2017 All-Ireland Senior Club Hurling Championship Final
- Event: 2016–17 All-Ireland Senior Club Hurling Championship
| Ballyea | Cuala |
| 1-10 | 2-19 |
- Date: 17 March 2017
- Venue: Croke Park, Dublin
- Man of the Match: Darragh O'Connell
- Referee: Fergal Horgan (Tipperary)
- Attendance: 30,930
- Weather: Showers

= 2017 All-Ireland Senior Club Hurling Championship final =

The 2017 All-Ireland Senior Club Hurling Championship final was a hurling match which was played at Croke Park on 17 March 2017 to determine the winners of the 2016–17 All-Ireland Senior Club Hurling Championship, the 47th edition of the All-Ireland Senior Club Hurling Championship, a tournament organised by the Gaelic Athletic Association for the champion clubs of the four provinces of Ireland. The final was contested by Cuala of Dublin and Ballyea of Clare, with Cuala winning by 2-19 to 1-10.

The All-Ireland final between Cuala and Ballyea was a unique occasion as it was the first ever championship meeting between the two teams. Both teams were also appearing in their first All-Ireland final.

Ballyea struggled in the opening half as their star player, Tony Kelly, found it difficult to adjust to the pace of the game. His difficulties began after seven minutes when he hit the post with a point attempt and he blasted a wide soon after. Cuala positioned wing-back John Sheanon at midfield to mark Kelly and the ploy paid off with Kelly eventually slapping across the body of Seán Treacy in frustration for a 27th minute booking. Ballyea scored just two first-half points from play with free-taker Niall Deasy converting the other two and trailed by 1-07 to 0-04.
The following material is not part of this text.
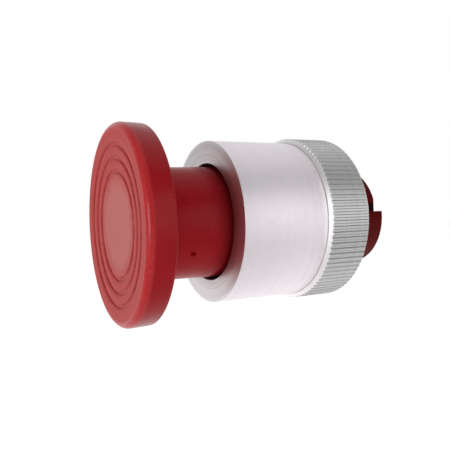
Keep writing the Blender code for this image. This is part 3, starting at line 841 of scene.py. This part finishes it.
ring_low, ring_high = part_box("clamp_ring")
ring_radius = ring_high.x
ring_front_y = ring_low.y - 0.25 * MM
tooth_count = 96
tooth_depth = 0.22 * MM
steps_per_tooth = 8
front_chamfer = 0.6 * MM
lap_radius = collar_radius + 0.05 * MM
lap_y = ring_front_y - 0.3 * MM
back_chamfer = 1.2 * MM
flange_front_y = -3.4 * MM
recess_floor_y = -2.2 * MM
ring_thread_radius = 16.2 * MM
recess_radii = (12.4 * MM, 15.4 * MM)
through_hole = 11.2 * MM
teeth_y = (lap_y + front_chamfer, -back_chamfer)
ring = turn("knurled_ring", [
    (ring_thread_radius, ring_front_y),
    (lap_radius, ring_front_y),
    (lap_radius, lap_y),
    (ring_radius - front_chamfer, lap_y),
    (ring_radius, teeth_y[0]),
    (ring_radius, teeth_y[1]),
    (ring_radius - back_chamfer, 0),
    (recess_radii[1], 0),
    (recess_radii[1], recess_floor_y),
    (recess_radii[0], recess_floor_y),
    (recess_radii[0], 0),
    (through_hole, 0),
    (through_hole, flange_front_y),
    (ring_thread_radius, flange_front_y),
], tooth_count * steps_per_tooth)
bpy.ops.object.mode_set(mode="EDIT")
for phase in (4, 5, 6, 7):
    depth = tooth_depth
    for y, run_out in zip(teeth_y, (-depth, depth)):
        def in_groove(spot):
            step = round(math.atan2(spot.z, spot.x) / (2 * math.pi) * tooth_count * steps_per_tooth)
            on_tip = abs(math.hypot(spot.x, spot.z) - ring_radius) < 1e-5 and abs(spot.y - y) < 1e-5
            return on_tip and step % steps_per_tooth == phase
        select_where(ring, in_groove)
        inward = (ring_radius - depth) / ring_radius
        bpy.ops.transform.resize(value=(inward, 1, inward), center_override=(0, y, 0))
        bpy.ops.transform.translate(value=(0, run_out, 0))
bpy.ops.object.mode_set(mode="OBJECT")
bpy.ops.object.shade_smooth_by_angle(angle=math.radians(20))
knurled_aluminium = turned_metal(
    "knurled_aluminium", (0.54, 0.54, 0.535), (0.64, 0.64, 0.635), (0.38, 0.50), 0.006 * MM)
tree = knurled_aluminium.node_tree
wall_angle = 3.5 / steps_per_tooth * 2 * math.pi / tooth_count
from_wall = repeats(tree, coordinate(tree, "TURN"), wall_angle, math.pi / tooth_count)
on_wall = band(tree, from_wall, -1.0, 0.17 * math.pi / tooth_count, 0.20 * math.pi / tooth_count)
knurl_wall_shade = product(tree, on_wall, band(tree, "R", ring_radius - 0.5 * MM, 1.0, 0.2 * MM))
wash(knurled_aluminium, film(tree, 0.4, 0.0), (0.68, 0.68, 0.67))
# Painted shade: the tooth walls near the tips are painted dark grey, in spots, standing in for the shade in the
# knurl's grooves.
wash(knurled_aluminium, film(tree, product(tree, knurl_wall_shade, 0.55), 0.3), (0.20, 0.20, 0.20))
# Painted highlight: the front lap and chamfer, up to where the teeth start, are painted near white, standing in
# for the light they catch.
wash(knurled_aluminium, band(tree, "Y", -1.0, teeth_y[0] + 0.15 * MM, 0.15 * MM), (0.98, 0.95, 0.96), 0.45)
wash(knurled_aluminium, band(tree, "Y", teeth_y[1] + 0.25 * MM, 1.0, 0.2 * MM), (0.88, 0.86, 0.87), 0.16)
dress(ring, knurled_aluminium, "clamp_nut", "knurled_aluminium", "clamp_ring")


# ---- Panel gasket and slip washer ---------------------------------------------------------------
# Rubber ring in the clamp ring's back that seals on the panel, and the steel ring behind it that
# lets the clamp ring turn without dragging the rubber round.

gasket_low, gasket_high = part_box("panel_gasket")
gasket_bore = 12.7 * MM
gasket = turn("gasket_ring", blunt([
    (gasket_bore, gasket_low.y),
    (gasket_high.x, gasket_low.y),
    (gasket_high.x, gasket_high.y),
    (gasket_bore, gasket_high.y),
], 0.18 * MM), 128)
bpy.ops.object.shade_smooth_by_angle(angle=math.radians(40))
dress(gasket, black_rubber, "gasket_carrier", "black_rubber", "panel_gasket")
refinish("slip_washer", steel)


# ---- Studio -------------------------------------------------------------------------------------
# A flat pale floor that glows behind the button, a white surround and soft area lights. The lens and
# the place of the camera are those of a close product shot from the button's right side.

backdrop_way = (-0.887, 0.461, 0.0)
floor_drop = 70 * MM


def studio_floor(glow):
    """A white floor that glows behind the button, as a lit sweep does, and looks evenly pale all over."""
    bpy.ops.object.select_all(action="DESELECT")
    bpy.ops.mesh.primitive_plane_add(size=6, location=(0, 0, -floor_drop))
    bpy.ops.object.transform_apply(location=True, rotation=True, scale=True)
    floor = bpy.context.object
    floor.name = "studio_floor"
    material = bpy.data.materials.new("studio_floor")
    material.use_nodes = True
    tree = material.node_tree
    shader = tree.nodes["Principled BSDF"]
    shader.inputs["Base Color"].default_value = (0.9, 0.9, 0.9, 1)
    shader.inputs["Roughness"].default_value = 0.9
    shader.inputs["Specular IOR Level"].default_value = 0.1
    shader.inputs["Emission Color"].default_value = (1, 1, 1, 1)
    place = add_node(tree, "ShaderNodeTexCoord").outputs["Object"]
    behind = add_node(tree, "ShaderNodeVectorMath", [(0, place), (1, backdrop_way)], operation="DOT_PRODUCT")
    strength = add_node(tree, "ShaderNodeMapRange", [
        ("Value", behind.outputs["Value"]), ("From Min", -0.09), ("From Max", 0.06), ("To Max", glow)],
        interpolation_type="SMOOTHSTEP")
    seen = add_node(tree, "ShaderNodeLightPath").outputs["Is Camera Ray"]
    even = calculate(tree, "MAXIMUM", strength.outputs[0], product(tree, seen, glow))
    tree.links.new(even, shader.inputs["Emission Strength"])
    floor.data.materials.append(material)


def soft_light(name, place, aim, size, watts):
    data = bpy.data.lights.new(name, "AREA")
    data.shape = "DISK"
    data.size = size
    data.energy = watts
    light = bpy.data.objects.new(name, data)
    light.location = place
    light.rotation_euler = (Vector(aim) - Vector(place)).to_track_quat("-Z", "Y").to_euler()
    bpy.context.scene.collection.objects.link(light)


def light_tent(levels):
    """A tent round the button: levels run from its dark opening to its bright back. It looks white itself."""
    world = bpy.data.worlds.new("light_tent")
    world.use_nodes = True
    tree = world.node_tree
    direction = add_node(tree, "ShaderNodeTexCoord").outputs["Generated"]
    backwards = add_node(
        tree, "ShaderNodeVectorMath", [(0, direction), (1, backdrop_way)], operation="DOT_PRODUCT")
    along = add_node(tree, "ShaderNodeMapRange", [("Value", backwards.outputs["Value"]), ("From Min", -1.0)])
    ramp = add_node(tree, "ShaderNodeValToRGB", [("Fac", along.outputs[0])])
    stops = ramp.color_ramp.elements
    while len(stops) < len(levels):
        stops.new(0.5)
    for stop, (place, level) in zip(stops, levels):
        stop.position = place
        stop.color = (level, level, level, 1)
    seen = add_node(tree, "ShaderNodeLightPath").outputs["Is Camera Ray"]
    shown = tint(tree, seen, ramp.outputs["Color"], (1.0, 1.0, 1.0))
    tree.links.new(shown, tree.nodes["Background"].inputs["Color"])
    bpy.context.scene.world = world


studio_floor(0.58)
middle = (0, -0.022, 0)
light_tent([(0.03, 0.10), (0.25, 0.30), (0.55, 0.42), (0.78, 0.60), (0.92, 1.0)])
soft_light("front_light", (0.175, -0.492, 0.03), middle, 0.22, 1.1)
soft_light("right_light", (0.444, 0.209, 0.05), middle, 0.50, 0.62)
soft_light("top_light", (0.0, 0.103, 0.485), middle, 0.50, 0.22)

camera_data = bpy.data.cameras.new("camera")
camera_data.lens = 44.13
camera_data.sensor_width = 36
camera_data.clip_start = 0.005
camera = bpy.data.objects.new("camera", camera_data)
camera.location = (0.10506, -0.07992, 0.00136)
camera_aim = Vector((0, -0.02534, -0.00085))
camera_roll = math.radians(-2.06)
camera.rotation_mode = "QUATERNION"
camera.rotation_quaternion = (
    (camera_aim - camera.location).to_track_quat("-Z", "Y") @ Quaternion((0, 0, 1), camera_roll))
bpy.context.scene.collection.objects.link(camera)
bpy.context.scene.camera = camera
bpy.context.scene.view_settings.view_transform = "Standard"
A clear turning point arrived two minutes into the second-half when Lillis was through on goal for Ballyea but released a weak shot that was saved when a goal seemed a certainty. A goal would have cut the gap to three at that stage and Cuala responded with three points themselves, from Treacy and Con O'Callaghan, to open up a commanding 1-10 to 0-04 lead. Ballyea's best period of the game came between the 37th and 51st minutes when they outscored Cuala by 1-06 to 0-04, including a 51st minute Deasy goal, to cut the gap to just four points. But Cuala's second goal from Malone in the 54th minute, after being released by Con O'Callaghan, set the seal on a famous win for the south Dubliners. Substitute Colum Sheanon glossed the scoreline with back to back injury-time points.

Cuala's All-Ireland victory was their first ever and a first for a Dublin club. They became the 26th club to win the All-Ireland title.

==Match==
===Details===

17 March 2017
Ballyea 1-10 - 2-19 Cuala
  Ballyea: N Deasy 1-6 (0-5f), P Lillis 0-2, J Murphy and G Brennan 0-1 each.
  Cuala: D Treacy 0-9 (0-8f), C Cronin 1-1, D O’Connell 0-3, J Malone 1-0, C O’Callaghan 0-2, C Sheanon, J Sheanon and M Schutte 0-1 each.